The wind was already veering in this direction at last April's Milan Furniture Fair, where the young Dutch firm Studio Job presented 24 cast-bronze farm objects, including a pail, shovel and pitchfork, and a line of stout Bavarian farm furniture laser-cut with colorful images of pigs, chickens, cows and sheep, all displayed in a stylized barnyard. Among the highlights: an intricately detailed high-backed bench made of Indian rosewood. Nynke Tynagel and Job Smeets, the principals of Studio Job, spun their country decor as a tribute to Dutch tradition, but it's more luxe than lowland utility.

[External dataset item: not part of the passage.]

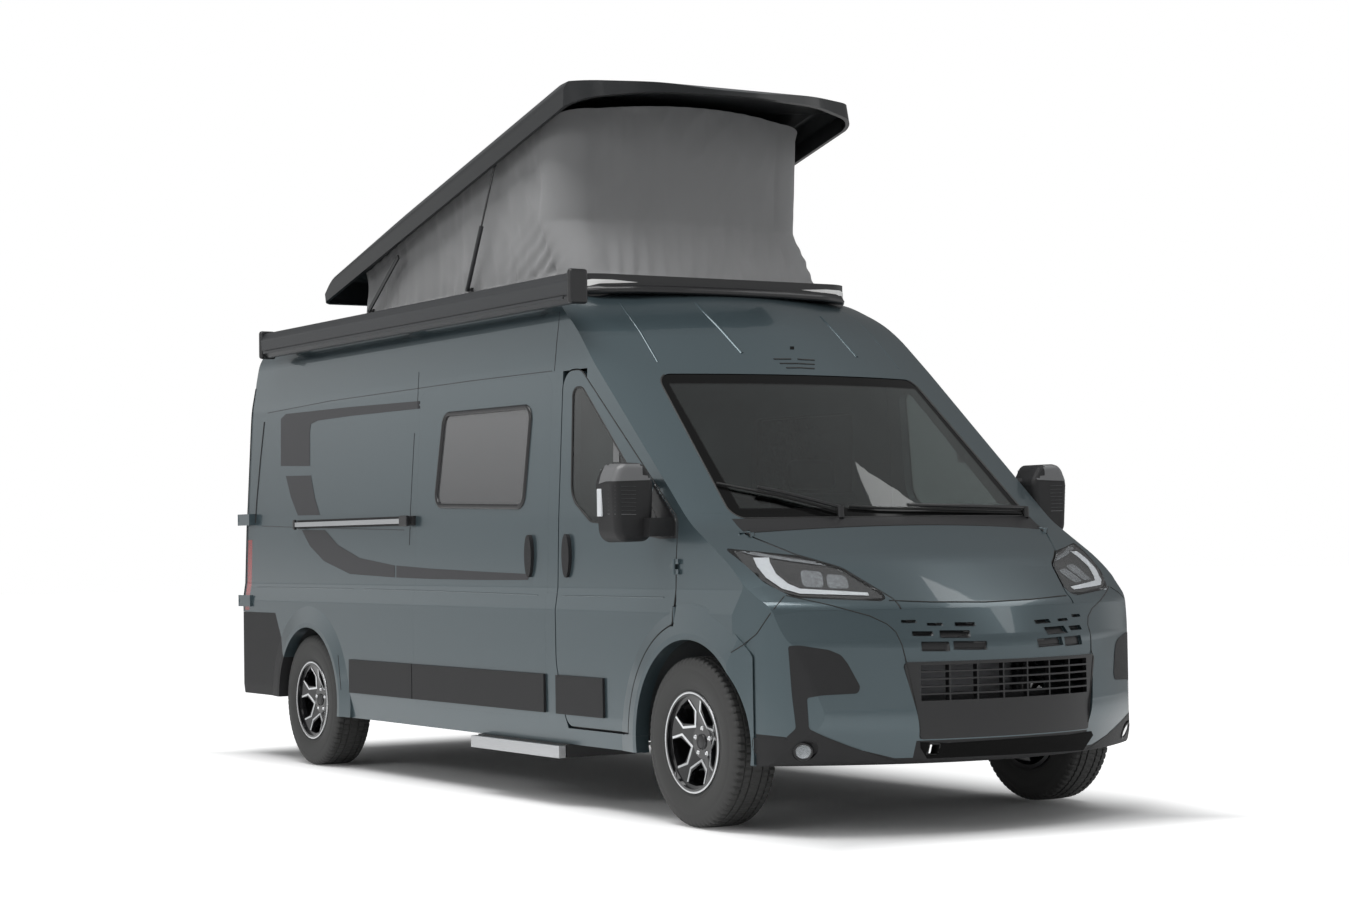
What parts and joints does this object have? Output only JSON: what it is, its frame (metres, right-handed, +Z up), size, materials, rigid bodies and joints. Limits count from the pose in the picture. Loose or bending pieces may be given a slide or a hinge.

In the same vein, the German fittings manufacturer Dornbracht last year sent a pop-up pavilion called the Farm Project to design events in Europe and the United States. In each case, meals were prepared in a crude kitchen surrounded by penned pigs, goats, rabbits and chickens—an arty exercise in reconnecting the kitchen to the reality of butchering and food preparation. There are echoes here of survivalism, and of the fashionable farm-to-table movement that encourages eating locally.
More recently, Jen Fager created the rough-surfaced RAW rocker by cutting Swedish pine on a band saw to give it a crude effect, like a cartoon sketch of farm furniture.
Fager, like Studio Job, placed ironic quotation marks around its farm imagery, akin to a smiling gallery owner costumed in overalls. That worked cleverly when the economy was still on its feet, but crisis tends to squelch irony, and the New Rustic will likely take a turn toward the earnest. We may be more inclined to find beauty in bare function, like the classic bentwood furniture created more than 70 years ago by the Finnish designer Alvar Aalto.